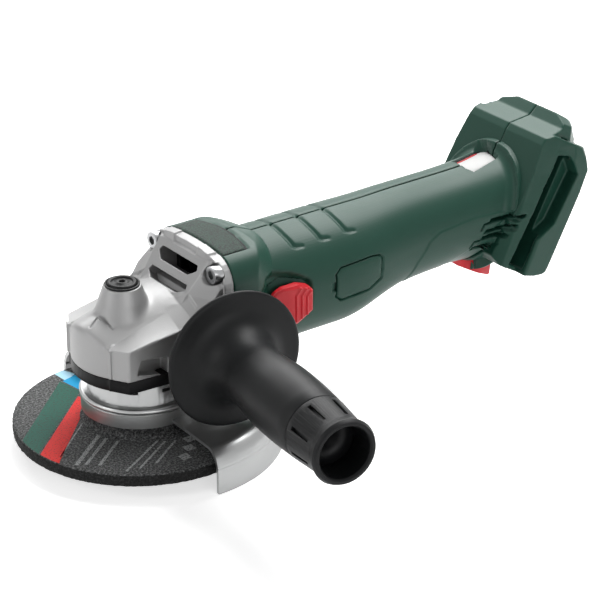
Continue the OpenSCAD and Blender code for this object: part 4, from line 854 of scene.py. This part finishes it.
# From the threaded seat at the casting's side outwards, leaning forward a little.
HANDLE = (Matrix.Translation((22.6 * MM, -28.6 * MM, 44.9 * MM))
          @ Matrix.Rotation(math.radians(90), 4, "X") @ Matrix.Rotation(math.radians(-7.7), 4, "Y")
          @ Matrix.Translation((0, 0, 23.7 * MM)))
# Dark grey nylon with a soft eroded grain; pale where the light grazes it.
handle_nylon = moulded("black glass-filled nylon", "#131415", (0.4, 0.48), 0.6, 0.04)
# Outline (r, along the handle): collar, flange, waist, and the step that takes the sleeve.
grip = [(4.03, -18.2), (11.1, -18.2), (11.5, -17.8), (14.3, -4.4), (14.9, -3.9)]
grip += curve([(14.9, -3.9), (24, -3.5), (31.4, -2.9), (33.4, -1.8), (34.3, -0.4), (34.3, 0.6),
               (33.2, 1.4), (29.4, 1.9), (24.6, 2.9), (20.5, 5.4), (17.6, 9.6), (16, 14.5),
               (15.4, 20), (15.9, 28), (17.2, 44), (17.3, 60), (16.8, 72)])
grip += curve([(16.4, 79.2), (16.1, 79.6), (15.6, 79.7)], 3) + [(14, 79.9), (14, 90), (4.03, 90)]
piece(turned("handle_grip_moulding", grip, 160, HANDLE), "housing", handle_nylon, "handle_grip",
      slot="handle_plastic")
softened("handle_sleeve", handle_nylon, 0.35, "handle_plastic", angle=28)

# ---- Slide switch button ----
# Red ABS, slides forward in its recess in the left shell. Three chevron ridges give the thumb
# a hold; a rod behind it works the switch.


def sheet_of(name, outline, step, height, depth, place):
    """A moulded plate over an outline (u, v): raised by height(u, v, inside), with closed sides."""
    corners = np.array(outline, float)
    rim = []
    for a, b in zip(corners, np.roll(corners, -1, axis=0)):
        n = max(1, int(np.hypot(*(b - a)) / step))
        rim += [tuple(a + (b - a) * k / n) for k in range(n)]
    # A triangular grid of points, kept off the rim.
    u, v = np.meshgrid(np.arange(corners[:, 0].min(), corners[:, 0].max(), step),
                       np.arange(corners[:, 1].min(), corners[:, 1].max(), step * 0.87))
    u[::2] += step / 2
    well_in = inside_by(u, v, corners) > step * 0.55
    points = rim + list(zip(u[well_in], v[well_in]))
    edges = [(i, (i + 1) % len(rim)) for i in range(len(rim))]
    flat, _, faces, *_ = delaunay_2d_cdt([Vector(p) for p in points], edges, [], 1, 1e-5)
    uu, vv = np.array([p.x for p in flat]), np.array([p.y for p in flat])
    top = place(uu, vv, height(uu, vv, inside_by(uu, vv, corners)))
    low = place(uu[:len(rim)], vv[:len(rim)], np.full(len(rim), -depth))
    count, n = len(flat), len(rim)
    sides = [(i, (i + 1) % n, count + (i + 1) % n, count + i) for i in range(n)]
    mesh = bpy.data.meshes.new(name)
    mesh.from_pydata((np.concatenate((top, low)) * MM).tolist(), [],
                     [tuple(f) for f in faces] + sides + [tuple(range(count, count + n))])
    work = bmesh.new()
    work.from_mesh(mesh)
    bmesh.ops.recalc_face_normals(work, faces=work.faces)
    work.to_mesh(mesh)
    work.free()
    return mesh


THUMB = [(57.6, 45), (57.6, 58.3), (59.4, 59.7), (62.8, 61.0), (71.4, 61.1), (77.6, 58.9), (79.8, 56.4),
         (79.8, 45.4), (70.6, 40.6), (60, 40.6)]
THUMB_FACE = 30.3               # how far its base lies to the left of the middle
RIDGES = [[(71.9, 59.2), (69.3, 56), (69.3, 42.6)], [(75.2, 58.2), (72.6, 55.4), (72.6, 43.6)],
          [(78.4, 56.6), (75.8, 54.4), (75.8, 44.8)]]
RIDGE_RISE, RIDGE_WIDTH = 0.75, 0.62


def on_recess(u, v, h):
    """Places (x, z, height over the button's base) on the left side, in mm."""
    return np.stack((u, -THUMB_FACE - h, v), -1)


def thumb_height(u, v, inside):
    """Ramp up from the front, rounded rim, three ridges on the flat rear part."""
    h = 0.9 + 2.3 * ramp(u, 57, 68.5)
    for line in RIDGES:
        h += RIDGE_RISE * np.exp(-(from_line(u, v, line) / RIDGE_WIDTH) ** 4)
    return h - 0.9 * (1 - ramp(inside, 0, 1.3))


# Red ABS: even, half-gloss.
red_abs = moulded("red ABS", "#c8202a", (0.3, 0.4), 0.5, 0.02, 0.3)
thumb = sheet_of("thumb", THUMB, 0.32, thumb_height, 1.6, on_recess)
# The button's stem is kept from the solid; its plain outer face makes way for the thumb piece.
stem = cad_mesh("slide_button", "stem")
work = bmesh.new()
work.from_mesh(stem)
outer = [f for f in work.faces if min(v.co.y for v in f.verts) < (0.1 - THUMB_FACE) * MM]
bmesh.ops.delete(work, geom=outer, context="FACES")
work.to_mesh(stem)
work.free()
button = joined("slide_thumb_button", thumb, stem)
button = piece(button, "slide_switch", red_abs, "slide_button", slot="red_plastic")
button.modifiers.new("sharp", "EDGE_SPLIT").split_angle = math.radians(50)

# ---- Brush covers ----
# Small nylon doors over the carbon brushes, one on each side, in the shells' own green.
# Each is snapped in flush with the shell, and a notch at its front lets a blade lift it.


def on_flank(side):
    """Places (x, z, height over the plain shell) on the barrel's side."""
    def place(u, v, h):
        y = []
        for x, z in zip(u, v):
            line = half_section(x, 160)
            y.append(np.interp(-z, -line[:, 2], line[:, 1]))
        return np.stack((u, side * (np.array(y) + h), v), -1)
    return place


def door_height(u, v, inside):
    """Just under the shell's face, its rim rounded off."""
    return -0.2 - 0.5 * (1 - ramp(inside, 0, 0.7))


INNER_DOOR = [(100.5, 60.2), (119.6, 60.8), (125.3, 60.1), (126.4, 58.6), (125.2, 48.4), (117.9, 44.6),
              (99.8, 43.9), (96.8, 46.7), (97.4, 57.8)]
for side, half in ((-1, "left"), (1, "right")):
    door = sheet_of("brush_door_" + half, INNER_DOOR, 0.7, door_height, 1.6, on_flank(side))
    piece(door, "housing", nylon, "brush_cover_" + half, slot="body_shell")

# ---- Nameplate and window label ----
# A green printed plate across the collar's top, left plain, and a white label with a red edge
# in the window behind the grip. Both lie on a black sheet that paints the shade of their recess walls.


def plain(level):
    """A flat height with a rounded rim."""
    return lambda u, v, inside: level - 0.25 * (1 - ramp(inside, 0, 0.3))


def lean_at(x):
    """The lean of the section that reaches x on top of the body."""
    return float(np.interp(x, (166, 187, 207.5, 225), (0, 0.1, 0.3, 0.5)))


def top_height(x, y):
    """Height of the body's top at a place seen from above, with its lean taken into account.

    The section that reaches the place isn't known at first, so it is closed in on in steps.
    """
    z, w, bow = 81.0, 30.0, 0.0
    for _ in range(14):
        back = lean_at(x) * (z - MOTOR_Z) + bow * (1 - min(1.0, abs(y) / w) ** 3.6)
        w, top, _, corner, _, crown, bow, _ = station(x - back)
        reach = max(0.0, abs(y) - (w - corner))
        z = top - crown + crown * (1 - (y / w) ** 2)
        z -= corner - math.sqrt(max(corner ** 2 - reach ** 2, 0))
    return z


def on_top(u, v, h):
    """Places (x, y, height over the plain shell) on top of the body."""
    return np.stack((u, v, np.array([top_height(x, y) for x, y in zip(u, v)]) + h), -1)


# Printed film: dark green with a fine lighter speckle, under a satin coat.
green_film = ink("green printed film", "#34493f", 0.5)
# White and red printed film: even and half gloss.
white_film = moulded("white printed film", "#b9b9b8", (0.3, 0.36), 0.6, 0.01)
red_film = moulded("red printed film", "#b02028", (0.3, 0.36), 0.6, 0.01)
# Black sheet: dull; the dark line it makes round both plates is painted shade of their recess walls.
painted_shade_film = moulded("painted recess shade", "#060707", (0.5, 0.6), 0.6, 0.01, 0.15)

PLATE = [(34.6, -21.4), *[(47.9 + 2.6 * (1 - (y / 22) ** 2), y * 0.975) for y in range(-22, 23, 2)],
         (34.6, 21.4)]
# A black sheet whose rim shows round the nameplate: painted shade in the recess's gap.
film = sheet_of("nameplate_shade_sheet", NAMEPLATE, 1.2, plain(-0.5), 0.9, on_top)
piece(film, "housing", painted_shade_film, slot="green_label")
face = sheet_of("nameplate_face", PLATE, 1.2, plain(-0.15), 0.5, on_top)
piece(face, "housing", green_film, "nameplate", slot="green_label")

LABEL = [(200.3, 6.6), (205.6, 7.3), (216.6, 9.9), (220.6, 9.3), (221.3, 5.9), (218.3, -5.1), (201, -8),
         (199.3, -4.4)]
EDGE = [*LABEL[:3], (216.8, 7.8), (205.8, 5.4), (200.1, 4.9)]


def tray(u, v, inside):
    """The black sheet under the label, turned up along the window's far side, where it paints the shade
    of the recess wall.
    """
    return -1.75 + 1.4 * (1 - ramp(inside, 0.2, 0.9)) * ramp(v, 3, 6)


# A black sheet in the label's window: painted shade of the recess walls.
film = sheet_of("label_shade_sheet", WINDOW, 0.6, tray, 2.2, on_top)
piece(film, "housing", painted_shade_film, slot="white_label")
face = sheet_of("label_face", LABEL, 1.0, plain(-1.3), 1.6, on_top)
piece(face, "housing", white_film, "rating_plate", slot="white_label")
edge = sheet_of("label_edge", EDGE, 1.0, plain(-1.12), 1.25, on_top)
piece(edge, "housing", red_film, slot="white_label")

# ---- Catch under the grip ----
# Red ABS lever, moulded in one, under the rear end of the grip. It swings a few degrees
# about a steel pin that runs across both shells, against a spring.

softened("catch_lever", red_abs, 0.5, "red_plastic")

# ---- Terminal block and contacts ----
# Black nylon block, held between the shells in the foot's slot. Five brass blades are
# pressed in it and reach in the battery.

# Rolled brass: warm, bright, slightly tarnished.
brass = metal("rolled brass", "#b08d4a", (0.22, 0.36), 0.5, 0.01)
softened("terminal_block", black_nylon, 0.3, "black_plastic")
dress(brass, "contact_blades", "brush_holders")

# ---- Screws ----
# Black-oxide thread-forming screws hold the shells together and the bearing flange to the
# gear housing, and four long zinc-plated ones hold the gear housing to the shells.

# Black oxide: near black with a metal sheen.
black_oxide = metal("black oxide steel", "#26282a", (0.3, 0.42), 0.4, 0.01)
softened("housing_screws", black_oxide, 0.2, "black_screws")
softened("gear_housing_screws", plated_part, 0.3, "screw_steel")
dress(black_oxide, "flange_screws")

# ---- Motor and brush gear ----
# Two ferrite magnets in a steel can, an armature of stacked sheets with copper windings and
# commutator, carbon brushes in brass holders on a moulded plate.

# Enamelled copper: orange-brown, with the lay of the wire round the rotor.
copper = metal("enamelled copper wire", "#a4623a", (0.25, 0.38), 0.7, 0.1, (1, 0.2, 0.2))
# Sintered ferrite: charcoal and dull.
ferrite = metal("sintered ferrite", "#2e2d2f", (0.55, 0.68), 0.4, 0.03, metallic=0.1)
# Pressed carbon: black-grey, slightly glossy from running.
carbon = metal("pressed carbon", "#232324", (0.42, 0.55), 0.3, 0.02, metallic=0.1)
dress(copper, "windings", "commutator")
dress(ferrite, "magnets")
dress(carbon, "carbon_brushes")
dress(black_nylon, "cooling_fan", "air_baffle", "brush_plate", "switch_rod", "switch_block")

# ---- Control electronics ----
# A circuit board in a moulded polyamide tray, filled up with potting compound against dust
# and held between the shells.

# Potting compound and tray: black, half gloss, slightly wavy.
potting = moulded("potted polyamide tray", "#1f2122", (0.22, 0.34), 6, 0.2)
dress(potting, "control_module")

▶ OBJECTIVE:
Write out, exactly and with nothing else, the lines of the listing above from its first line through the line with "# a hold; a rod behind it works the switch.".

▶ ANSWER:
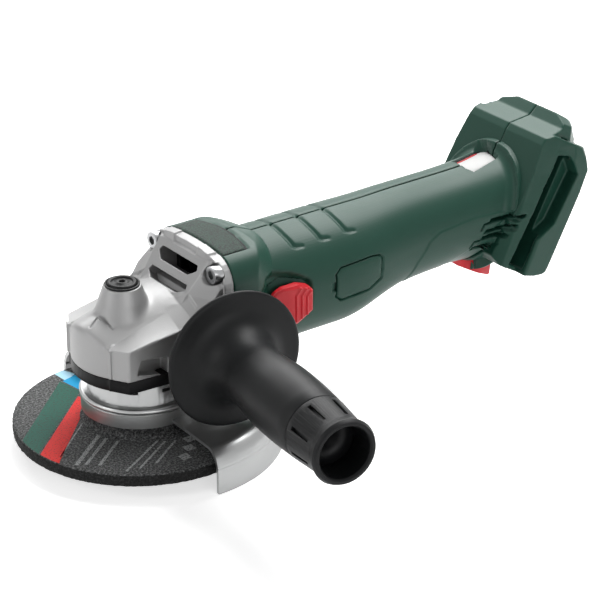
Continue the OpenSCAD and Blender code for this object: part 4, from line 854 of scene.py. This part finishes it.
# From the threaded seat at the casting's side outwards, leaning forward a little.
HANDLE = (Matrix.Translation((22.6 * MM, -28.6 * MM, 44.9 * MM))
          @ Matrix.Rotation(math.radians(90), 4, "X") @ Matrix.Rotation(math.radians(-7.7), 4, "Y")
          @ Matrix.Translation((0, 0, 23.7 * MM)))
# Dark grey nylon with a soft eroded grain; pale where the light grazes it.
handle_nylon = moulded("black glass-filled nylon", "#131415", (0.4, 0.48), 0.6, 0.04)
# Outline (r, along the handle): collar, flange, waist, and the step that takes the sleeve.
grip = [(4.03, -18.2), (11.1, -18.2), (11.5, -17.8), (14.3, -4.4), (14.9, -3.9)]
grip += curve([(14.9, -3.9), (24, -3.5), (31.4, -2.9), (33.4, -1.8), (34.3, -0.4), (34.3, 0.6),
               (33.2, 1.4), (29.4, 1.9), (24.6, 2.9), (20.5, 5.4), (17.6, 9.6), (16, 14.5),
               (15.4, 20), (15.9, 28), (17.2, 44), (17.3, 60), (16.8, 72)])
grip += curve([(16.4, 79.2), (16.1, 79.6), (15.6, 79.7)], 3) + [(14, 79.9), (14, 90), (4.03, 90)]
piece(turned("handle_grip_moulding", grip, 160, HANDLE), "housing", handle_nylon, "handle_grip",
      slot="handle_plastic")
softened("handle_sleeve", handle_nylon, 0.35, "handle_plastic", angle=28)

# ---- Slide switch button ----
# Red ABS, slides forward in its recess in the left shell. Three chevron ridges give the thumb
# a hold; a rod behind it works the switch.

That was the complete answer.